Amino acid, for example, sounds like a
perfectly natural ingredient. And it is, for the most part. But this
shelf life prolonger found in most packaged breads is derived from
feathers, animal hair and even human hair, claimed to be swept off
barber shop floors in China, according to
VRG.org.
Mother Jones also points out that
L-cysteine,
another name for the amino acid, can come from animal sources but can
also be created in a lab, and added to items like packs of hamburger
buns for fast food chains to prevent spoilage. Is a chemical allowing
you to eat month-old bread really much better than consuming crickets?
A
scandal about the popular cinnamon whiskey Fireball using antifreeze as
an ingredient broke out in fall 2014, leaving plenty of shot-taking
tailgaters perplexed about what they were actually getting drunk on.

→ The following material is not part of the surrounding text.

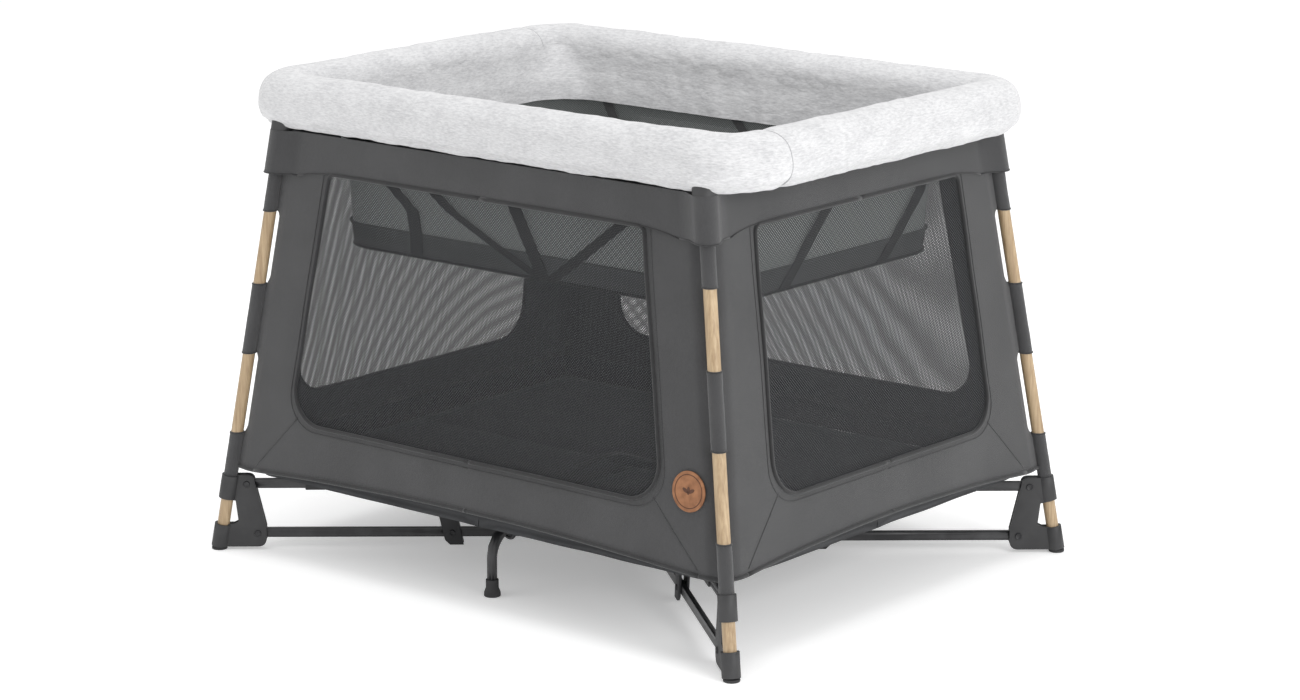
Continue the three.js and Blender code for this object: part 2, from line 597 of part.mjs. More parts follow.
function rim() {
  const grow = RIM_HALF_WIDTH - RIM_ROUND;
  const shape = roundedRectangle(RIM_HALF_X + grow, RIM_HALF_Y + grow, RIM_CORNER + grow);
  shape.holes.push(roundedRectangle(RIM_HALF_X - grow, RIM_HALF_Y - grow, RIM_CORNER, new THREE.Path()));
  const depth = RIM_TOP - RIM_BOTTOM - 2 * RIM_ROUND;
  const round = { bevelThickness: RIM_ROUND, bevelSize: RIM_ROUND, bevelSegments: 4 };
  const options = { depth, ...round, curveSegments: 5 };
  const ring = new THREE.ExtrudeGeometry(shape, options).translate(0, 0, RIM_BOTTOM + RIM_ROUND);
  const railX = legX(RAIL_Z) + RAIL_OUTSET;
  const railY = legY(RAIL_Z);
  const channels = [];
  const low = RIM_BOTTOM - OVERRUN;
  const high = RIM_CHANNEL_TOP;
  for (const sign of [-1, 1]) {
    const x = sign * railX;
    const y = sign * railY;
    channels.push(box([-railX, y - RIM_CHANNEL, low], [railX, y + RIM_CHANNEL, high]));
    channels.push(box([x - RIM_CHANNEL, -railY, low], [x + RIM_CHANNEL, railY, high]));
  }
  for (const { sx, sy } of CORNERS) {
    const [fromX, toX] = inOrder(sx * (railX - RIM_POCKET.inX), sx * (railX + RIM_POCKET.outX));
    const [fromY, toY] = inOrder(sy * (railY - RIM_POCKET.inY), sy * (railY + RIM_POCKET.outY));
    channels.push(box([fromX, fromY, low], [toX, toY, high]));
  }
  return cut(ring, ...channels);
}

// ---- floor pads and bassinet -----------------------------------------------------------------------------
function floorPad() {
  const reachX = legX(FLOOR_TOP) - FLOOR_GAP_TO_WALL;
  const reachY = legY(FLOOR_TOP) - FLOOR_GAP_TO_WALL;
  const shape = new THREE.Shape();
  shape.moveTo(FLOOR_HANDLE_X, FLOOR_SPLIT);
  shape.lineTo(reachX, FLOOR_SPLIT);
  shape.lineTo(reachX, reachY - FLOOR_CORNER);
  shape.quadraticCurveTo(reachX, reachY, reachX - FLOOR_CORNER, reachY);
  shape.lineTo(FLOOR_SPLIT, reachY);
  shape.lineTo(FLOOR_SPLIT, FLOOR_HANDLE_Y);
  shape.lineTo(FLOOR_HANDLE_X, FLOOR_HANDLE_Y);
  const options = { depth: FLOOR_TOP - FLOOR_BOTTOM, bevelEnabled: false, curveSegments: 6 };
  return new THREE.ExtrudeGeometry(shape, options).translate(0, 0, FLOOR_BOTTOM);
}

// A slab between two rounded rectangles, the upper one larger, closed at top and bottom.
function taperedTub(low, high, corner) {
  const points = roundedRectangle(low.x, low.y, corner).getPoints(6);
  const shape = new THREE.Shape(points);
  const geometry = new THREE.ExtrudeGeometry(shape, { depth: high.z - low.z, bevelEnabled: false });
  const position = geometry.attributes.position;
  for (let i = 0; i < position.count; i += 1) {
    const share = position.getZ(i) / (high.z - low.z);
    const growX = (high.x - low.x) * share;
    const growY = (high.y - low.y) * share;
    position.setX(i, position.getX(i) + Math.sign(position.getX(i)) * growX);
    position.setY(i, position.getY(i) + Math.sign(position.getY(i)) * growY);
    position.setZ(i, position.getZ(i) + low.z);
  }
  return geometry;
}

function bassinet() {
  const skin = ({ x, y, z }, rise) => ({ x: x - BASSINET_SKIN, y: y - BASSINET_SKIN, z: z + rise });
  const outer = taperedTub(BASSINET_BOTTOM, BASSINET_TOP, BASSINET_CORNER);
  const innerCorner = BASSINET_CORNER - BASSINET_SKIN;
  const inner = taperedTub(skin(BASSINET_BOTTOM, BASSINET_SKIN), skin(BASSINET_TOP, OVERRUN), innerCorner);
  return cut(outer, inner);
}

function bassinetPad() {
  const x = BASSINET_BOTTOM.x - BASSINET_SKIN - BASSINET_PAD_GAP;
  const y = BASSINET_BOTTOM.y - BASSINET_SKIN - BASSINET_PAD_GAP;
  const shape = roundedRectangle(x, y, BASSINET_CORNER - BASSINET_SKIN - BASSINET_PAD_GAP);
  const base = BASSINET_BOTTOM.z + BASSINET_SKIN + GAP;
  const options = { depth: BASSINET_PAD_HEIGHT, bevelEnabled: false, curveSegments: 6 };
  return new THREE.ExtrudeGeometry(shape, options).translate(0, 0, base);
}

// ---- assembly --------------------------------------------------------------------------------------------
function addCorner({ name, sx, sy }) {
  const foot = [sx * FOOT_X, sy * FOOT_Y, 0];
  addPiece(`leg_tube_${name}`, mirrored(indexed(legTube()), sx, sy), FINISH.timber, foot);
  addPiece(`corner_casting_${name}`, mirrored(cornerCasting(), sx, sy), FINISH.charcoalPlastic, foot);
  addPiece(`foot_bracket_${name}`, mirrored(footBracket(), sx, sy), FINISH.charcoalPlastic, foot);
  addPiece(`rubber_foot_${name}`, rubberFoot(), FINISH.rubber, foot);
}

function addArms({ name, sx, sy }) {
  const upper = [sx * HUB_PIVOT.x, sy * HUB_PIVOT.y, BRACKET_UPPER.z];
  const step = [ARM_DIRECTION.x * HUB_STEP, ARM_DIRECTION.y * HUB_STEP];
  const lower = [sx * (HUB_PIVOT.x - step[0]), sy * (HUB_PIVOT.y - step[1]), BRACKET_LOWER.z];
  const along = [ARM_DIRECTION.x * LINK_FROM_HUB, ARM_DIRECTION.y * LINK_FROM_HUB];
  const link = [lower[0] + sx * along[0], lower[1] + sy * along[1], BRACKET_LOWER.z];
  addPiece(`upper_arm_${name}`, mirrored(armBar(), sx, sy), FINISH.blackPaint, upper);
  addPiece(`lower_arm_${name}`, mirrored(armBar(), sx, sy), FINISH.blackPaint, lower);
  addPiece(`arm_link_${name}`, mirrored(armLink(), sx, sy), FINISH.charcoalPlastic, link);
  addPiece(`floor_pad_${name}`, mirrored(indexed(floorPad()), sx, sy), FINISH.floorFabric);
}

function addRails({ name, sx, sy }) {
  const long = halfRail(RAIL_HALF_X, new THREE.Vector2(-sx, 0), sx > 0);
  const short = halfRail(RAIL_HALF_Y, new THREE.Vector2(0, -sy), sy > 0);
  const railX = legX(RAIL_Z) + RAIL_OUTSET;
  addPiece(`long_rail_${name}`, long, FINISH.blackPaint, [sx * RAIL_HALF_X, sy * legY(RAIL_Z), RAIL_Z]);
  addPiece(`short_rail_${name}`, short, FINISH.blackPaint, [sx * railX, sy * RAIL_HALF_Y, RAIL_Z]);
}

CORNERS.forEach(addCorner);
CORNERS.forEach(addArms);
CORNERS.forEach(addRails);
addPiece('hub', hub(), FINISH.charcoalPlastic);
addPiece('hub_handle', hubHandle(), FINISH.charcoalPlastic);

for (const { name, sy } of LONG_SIDES) {
  const footPlace = [sy * SUPPORT_OFFSET_X, sy * SUPPORT_REACH, 0];
  addPiece(`support_tube_${name}`, supportTube(sy), FINISH.blackPaint);
  addPiece(`support_foot_${name}`, supportFoot(), FINISH.rubber, footPlace);
  addPiece(`wall_${name}`, wall('x', sy), FINISH.charcoalFabric);
  addPiece(`window_net_${name}`, net('x', sy), FINISH.net);
}
for (const { name, sx } of SHORT_SIDES) {
  addPiece(`wall_${name}`, wall('y', sx), FINISH.charcoalFabric);
  addPiece(`window_net_${name}`, net('y', sx), FINISH.net);
}

const wholeRim = rim();
for (const { name, sy } of LONG_SIDES) {
  const [from, to] = inOrder(sy * RIM_SEAM_Y, sy * FAR);
  addPiece(`rim_cushion_${name}`, overlap(wholeRim, box([-FAR, from, 0], [FAR, to, FAR])), FINISH.melange);
}
for (const { name, sx } of SHORT_SIDES) {
  const [from, to] = inOrder(0, sx * FAR);
  const reach = RIM_SEAM_Y - GAP;
  const middle = overlap(wholeRim, box([from, -reach, 0], [to, reach, FAR]));
  addPiece(`rim_cushion_${name}`, middle, FINISH.melange);
}

addPiece('bassinet', bassinet(), FINISH.bassinetFabric);
addPiece('bassinet_pad', bassinetPad(), FINISH.bassinetFabric);

export default playpen;
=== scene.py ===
import bmesh
import bpy
import json
import math
from mathutils import Matrix, Vector, noise

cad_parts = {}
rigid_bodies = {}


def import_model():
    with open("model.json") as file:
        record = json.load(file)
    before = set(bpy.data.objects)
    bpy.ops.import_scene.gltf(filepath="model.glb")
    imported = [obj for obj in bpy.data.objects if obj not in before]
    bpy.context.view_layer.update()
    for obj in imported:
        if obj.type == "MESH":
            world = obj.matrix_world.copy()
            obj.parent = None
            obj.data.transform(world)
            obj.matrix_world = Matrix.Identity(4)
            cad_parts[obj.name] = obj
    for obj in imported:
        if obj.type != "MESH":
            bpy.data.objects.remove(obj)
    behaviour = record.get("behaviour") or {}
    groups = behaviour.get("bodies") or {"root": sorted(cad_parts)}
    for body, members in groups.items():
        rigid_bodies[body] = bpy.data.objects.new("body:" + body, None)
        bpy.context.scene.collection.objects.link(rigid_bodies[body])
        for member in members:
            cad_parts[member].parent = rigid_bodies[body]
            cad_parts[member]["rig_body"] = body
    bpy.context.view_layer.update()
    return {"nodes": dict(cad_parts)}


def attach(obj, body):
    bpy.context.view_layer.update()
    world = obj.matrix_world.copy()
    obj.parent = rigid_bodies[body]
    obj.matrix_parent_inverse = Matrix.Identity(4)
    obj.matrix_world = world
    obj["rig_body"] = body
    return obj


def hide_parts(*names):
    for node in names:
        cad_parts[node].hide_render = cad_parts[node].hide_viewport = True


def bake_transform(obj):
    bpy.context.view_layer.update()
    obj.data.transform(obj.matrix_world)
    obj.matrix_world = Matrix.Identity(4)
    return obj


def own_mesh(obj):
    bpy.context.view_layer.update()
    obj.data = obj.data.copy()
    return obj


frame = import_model()

# ---- sizes, in metres -----------------------------------------------
FOOT_X = 0.520
FOOT_Y = 0.418
LEAN_X = 0.1488
LEAN_Y = 0.0908
TUBE_RADIUS = 0.010
SLEEVE_RADIUS = 0.0112
SLEEVES = [(0.552, 0.620), (0.323, 0.437), (0.119, 0.195)]
TIMBER_TOP = 0.640
TIMBER_BOTTOM = 0.009

RAIL_Z = 0.712
RAIL_INSET = 0.028

RIM_X = 0.460
RIM_Y = 0.338
RIM_HALF_WIDTH = 0.0445
RIM_MIDDLE_Z = 0.7235
RIM_HALF_HEIGHT = 0.0435
RIM_CORNER = 0.058
RIM_STEP = 0.0085
RIM_SEAM_Y = 0.262
BLEND_BACK = 0.020
BLEND_ON = 0.058

WALL_TOP = 0.682
BAND_BOTTOM = 0.627
WALL_CORNER_BOTTOM = 0.139
WALL_MIDDLE_BOTTOM = 0.154
WALL_CORNER_RADIUS = 0.037
WALL_CORNER_FLAT = 0.012
WALL_GRID = 0.022
WALL_CLOTH_THICK = 0.0014
CORNER_CLOTH_THICK = 0.0013
BAND_THICK = 0.0012
CORNER_BAND_THICK = 0.0008
BAND_STAND_OFF = 0.0016
BAND_LEG_BOTTOM = 0.6145
BOOT_WRAP = 0.0188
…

Fireball doesn't use actual antifreeze in its boozy concoction, but
propylene gycol, a component in antifreeze, is used in the American
version of the drink. U.S. law doesn't require that alcohol
manufacturers print ingredients or nutrition info on the label (like
packaged food), but when Norway, Sweden and Finland received shipments
of the whisky containing the chemical, they refused to sell this
formula. The FDA says propylene glycol is “generally recognized as safe”
to consume, so it can't be much worse than crickets, right?
Castoreum,
the dried and macerated castor sac scent glands (and their secretions)
from male or female beavers, is also recognized as generally safe by the
FDA. The ingredient is used as flavoring and fragrance in foods like
ice cream, but why is anyone messing around with beavers' behinds when
they can just make good, totally natural ice cream?
Natural
flavoring, an ingredient found on food labels from ice cream to crackers
to frozen vegetables, is yet another suspicious and potentially
disgusting commonplace ingredient. Everything from crushed beetle shells
to who knows what can be labeled as natural if it follows fairly
arbitrary FDA standards. So yes, crickets may be part of the natural
flavoring of your favorite candy bar and you may never know.
When
it comes to eating, being informed is better than staying in the dark. A
small-batch, chocolate-dipped cricket may not be much worse than a
commercially manufactured chocolate bar.